For the first issue, we already have a government app built into every mobile phone ("smart" or not). It is called an OS. I used to work for the government and I have been on the criminal justice website for at least one carrier and the menu lists an amazing number of things that you can do to any cell phone. These include powering the phone on, listening to conversations in the area of the phone, tapping into phone conversations, etc. If anyone has seen the television show (U.S.) called "The Wire", you have seen some of the features. They don't need the special app. One way to get around this is to organize your life, especially your driving life, so that you don't need a mobile phone. Since most of us know that RFIDs can be captured at a distance of 9 feet (I heard it was up to 20'), there has been a market for cases, wallets and holders to block RFID technology. I imagine, there will be phone cases that block all radio signals coming and going on cell phones as well. Being a data security professional, I've always said that security and convenience are mutually opposite to one another. If a person is looking for convenience, there will always be a dark side that they have to put up with. The same goes for cell phones. If I have to worry about my security through a cell phone, regardless of whether this is the government or some criminal behavior, I just won't carry one. I don't REQUIRE the convenience.

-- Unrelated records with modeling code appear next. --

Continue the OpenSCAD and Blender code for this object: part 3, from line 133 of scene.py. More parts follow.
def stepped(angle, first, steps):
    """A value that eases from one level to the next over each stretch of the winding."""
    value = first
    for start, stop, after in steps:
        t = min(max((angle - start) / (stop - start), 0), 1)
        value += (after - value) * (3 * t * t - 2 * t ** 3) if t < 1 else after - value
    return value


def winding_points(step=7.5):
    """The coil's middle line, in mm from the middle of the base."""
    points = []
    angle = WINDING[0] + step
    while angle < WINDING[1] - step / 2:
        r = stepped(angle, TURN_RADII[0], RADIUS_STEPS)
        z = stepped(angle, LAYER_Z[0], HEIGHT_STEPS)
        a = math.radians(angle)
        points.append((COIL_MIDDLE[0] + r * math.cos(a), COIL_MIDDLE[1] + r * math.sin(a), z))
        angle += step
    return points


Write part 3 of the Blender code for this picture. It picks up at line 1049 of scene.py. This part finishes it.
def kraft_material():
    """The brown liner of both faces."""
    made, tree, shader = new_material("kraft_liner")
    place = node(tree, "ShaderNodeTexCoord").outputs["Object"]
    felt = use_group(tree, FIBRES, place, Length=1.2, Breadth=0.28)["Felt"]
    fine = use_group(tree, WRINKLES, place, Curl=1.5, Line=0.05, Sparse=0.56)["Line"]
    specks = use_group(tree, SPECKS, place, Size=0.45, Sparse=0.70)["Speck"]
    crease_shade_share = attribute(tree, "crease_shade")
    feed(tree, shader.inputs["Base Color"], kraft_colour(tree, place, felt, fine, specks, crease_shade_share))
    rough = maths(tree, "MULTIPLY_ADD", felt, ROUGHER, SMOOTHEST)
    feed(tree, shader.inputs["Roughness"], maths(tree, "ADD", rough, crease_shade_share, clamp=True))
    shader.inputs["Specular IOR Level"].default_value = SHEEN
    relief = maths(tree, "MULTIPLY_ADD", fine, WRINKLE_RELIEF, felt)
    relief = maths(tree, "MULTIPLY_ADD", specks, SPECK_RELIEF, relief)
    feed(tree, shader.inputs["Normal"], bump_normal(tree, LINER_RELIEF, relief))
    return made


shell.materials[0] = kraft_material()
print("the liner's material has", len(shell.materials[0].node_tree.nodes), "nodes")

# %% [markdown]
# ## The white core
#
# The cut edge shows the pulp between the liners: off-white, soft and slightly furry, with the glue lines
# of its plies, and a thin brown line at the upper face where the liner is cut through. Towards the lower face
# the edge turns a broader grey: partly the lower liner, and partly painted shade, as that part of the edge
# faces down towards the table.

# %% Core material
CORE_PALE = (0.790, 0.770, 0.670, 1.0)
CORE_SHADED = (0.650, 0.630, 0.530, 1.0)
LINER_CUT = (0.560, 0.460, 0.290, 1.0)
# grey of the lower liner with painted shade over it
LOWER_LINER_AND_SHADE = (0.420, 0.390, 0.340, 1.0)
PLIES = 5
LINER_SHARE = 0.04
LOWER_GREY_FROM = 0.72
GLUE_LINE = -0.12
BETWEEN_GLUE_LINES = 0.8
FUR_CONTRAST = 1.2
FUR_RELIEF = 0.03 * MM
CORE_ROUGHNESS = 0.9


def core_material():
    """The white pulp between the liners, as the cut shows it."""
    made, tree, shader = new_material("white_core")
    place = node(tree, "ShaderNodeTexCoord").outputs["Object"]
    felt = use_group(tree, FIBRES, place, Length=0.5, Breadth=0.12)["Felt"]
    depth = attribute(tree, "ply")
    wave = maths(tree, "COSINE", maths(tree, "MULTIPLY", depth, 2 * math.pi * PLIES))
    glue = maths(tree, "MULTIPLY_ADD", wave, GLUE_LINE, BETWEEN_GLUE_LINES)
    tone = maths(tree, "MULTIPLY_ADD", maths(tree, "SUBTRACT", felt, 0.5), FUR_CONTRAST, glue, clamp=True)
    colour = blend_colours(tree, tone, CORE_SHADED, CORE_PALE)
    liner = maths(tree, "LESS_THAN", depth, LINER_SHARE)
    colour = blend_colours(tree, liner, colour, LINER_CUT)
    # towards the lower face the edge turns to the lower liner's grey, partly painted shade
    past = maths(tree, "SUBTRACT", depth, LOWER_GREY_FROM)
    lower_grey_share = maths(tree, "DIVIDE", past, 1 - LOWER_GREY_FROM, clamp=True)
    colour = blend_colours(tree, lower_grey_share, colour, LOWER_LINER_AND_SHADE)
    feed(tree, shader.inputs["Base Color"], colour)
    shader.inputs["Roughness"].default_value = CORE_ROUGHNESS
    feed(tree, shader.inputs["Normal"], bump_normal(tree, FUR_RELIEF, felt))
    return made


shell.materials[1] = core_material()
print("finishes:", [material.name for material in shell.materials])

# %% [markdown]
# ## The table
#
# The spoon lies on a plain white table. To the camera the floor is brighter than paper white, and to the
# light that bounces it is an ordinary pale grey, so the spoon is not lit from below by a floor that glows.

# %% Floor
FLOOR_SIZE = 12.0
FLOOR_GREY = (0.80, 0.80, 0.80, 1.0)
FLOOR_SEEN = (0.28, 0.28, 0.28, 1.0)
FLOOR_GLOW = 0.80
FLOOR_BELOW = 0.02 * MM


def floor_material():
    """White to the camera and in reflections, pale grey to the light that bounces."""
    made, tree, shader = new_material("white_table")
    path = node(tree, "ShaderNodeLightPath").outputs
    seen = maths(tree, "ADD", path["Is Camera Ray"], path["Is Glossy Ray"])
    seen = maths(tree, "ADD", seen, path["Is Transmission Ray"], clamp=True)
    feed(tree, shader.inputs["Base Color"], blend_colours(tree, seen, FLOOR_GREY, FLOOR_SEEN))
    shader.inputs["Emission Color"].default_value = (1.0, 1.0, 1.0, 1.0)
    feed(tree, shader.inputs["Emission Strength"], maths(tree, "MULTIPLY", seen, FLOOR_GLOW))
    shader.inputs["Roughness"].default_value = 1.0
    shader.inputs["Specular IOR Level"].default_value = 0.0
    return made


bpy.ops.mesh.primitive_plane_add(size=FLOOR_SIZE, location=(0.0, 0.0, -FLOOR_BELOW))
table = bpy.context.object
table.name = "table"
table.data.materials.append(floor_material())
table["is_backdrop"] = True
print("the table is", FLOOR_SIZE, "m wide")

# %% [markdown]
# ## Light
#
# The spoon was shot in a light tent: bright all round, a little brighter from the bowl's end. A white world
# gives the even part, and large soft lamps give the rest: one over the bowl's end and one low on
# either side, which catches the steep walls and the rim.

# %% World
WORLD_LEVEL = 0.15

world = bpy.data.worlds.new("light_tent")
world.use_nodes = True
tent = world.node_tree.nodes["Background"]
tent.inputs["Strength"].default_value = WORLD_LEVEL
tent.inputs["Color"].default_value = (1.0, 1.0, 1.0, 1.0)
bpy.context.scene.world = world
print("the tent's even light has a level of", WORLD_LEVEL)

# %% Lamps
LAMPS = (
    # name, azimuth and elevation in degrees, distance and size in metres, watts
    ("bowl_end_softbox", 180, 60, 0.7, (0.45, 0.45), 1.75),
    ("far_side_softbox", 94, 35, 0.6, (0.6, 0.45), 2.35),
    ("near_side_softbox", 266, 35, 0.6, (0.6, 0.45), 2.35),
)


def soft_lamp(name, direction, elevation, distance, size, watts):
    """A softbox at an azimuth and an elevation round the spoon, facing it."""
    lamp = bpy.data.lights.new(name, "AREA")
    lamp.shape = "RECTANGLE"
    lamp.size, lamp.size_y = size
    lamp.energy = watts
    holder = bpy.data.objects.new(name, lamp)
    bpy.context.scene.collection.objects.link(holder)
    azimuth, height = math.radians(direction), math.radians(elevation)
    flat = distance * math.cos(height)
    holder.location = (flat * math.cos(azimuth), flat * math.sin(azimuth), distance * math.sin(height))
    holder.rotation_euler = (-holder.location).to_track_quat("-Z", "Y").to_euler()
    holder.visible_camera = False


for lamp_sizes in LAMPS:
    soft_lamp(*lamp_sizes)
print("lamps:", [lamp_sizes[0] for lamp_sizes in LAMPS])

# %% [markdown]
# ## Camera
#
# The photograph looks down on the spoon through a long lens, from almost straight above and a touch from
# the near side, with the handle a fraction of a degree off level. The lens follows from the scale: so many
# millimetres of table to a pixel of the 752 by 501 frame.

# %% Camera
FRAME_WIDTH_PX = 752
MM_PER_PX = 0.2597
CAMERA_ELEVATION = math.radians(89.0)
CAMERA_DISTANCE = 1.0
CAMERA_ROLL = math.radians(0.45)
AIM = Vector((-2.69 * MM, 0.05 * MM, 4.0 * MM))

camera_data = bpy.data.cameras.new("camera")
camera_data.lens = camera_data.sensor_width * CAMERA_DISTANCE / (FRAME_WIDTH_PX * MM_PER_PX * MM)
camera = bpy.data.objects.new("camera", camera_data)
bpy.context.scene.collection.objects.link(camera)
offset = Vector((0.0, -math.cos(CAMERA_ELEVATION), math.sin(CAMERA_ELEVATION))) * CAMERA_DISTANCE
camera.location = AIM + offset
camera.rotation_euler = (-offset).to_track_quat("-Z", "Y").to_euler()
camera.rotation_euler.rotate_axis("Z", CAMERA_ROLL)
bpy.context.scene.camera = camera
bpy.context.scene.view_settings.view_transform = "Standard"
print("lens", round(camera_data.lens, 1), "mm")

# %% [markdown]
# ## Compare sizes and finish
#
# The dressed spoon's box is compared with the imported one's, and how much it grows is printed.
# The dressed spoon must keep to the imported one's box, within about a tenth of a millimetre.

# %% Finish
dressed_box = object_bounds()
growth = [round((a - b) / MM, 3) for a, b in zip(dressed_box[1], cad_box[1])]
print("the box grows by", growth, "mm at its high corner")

As for connected cars, that is something that will be very scary. If my car connects to the internet, I want control of who my car calls, who calls my car, and what the discussion will be about. Suppose that you exceed the speed limit. I don't want my car notifying the police nor my insurance broker of my actions. Many of us, from time to time, accept a certain amount of risk and don't want an immediate punishment for doing so. If they wanted to really control us, they can make our cars cognizant of the speed limit and make the car refuse to exceed that. Let us not give them any ideas. It is bad enough the government can trace our location and path using camera systems.

To put things mildly, I don't see any benefit to having a license on my phone. You would still need to carry the real license in case you are in a foreign country or another location outside of IOWA. You are correct on your assumptions that electronic licenses would be too easy to fake. Where I live, you have to remove your license from the wallet and I'm pretty sure that police will not want to walk away from your car carrying the phone. Besides, I frequently leave the phone at home anyway.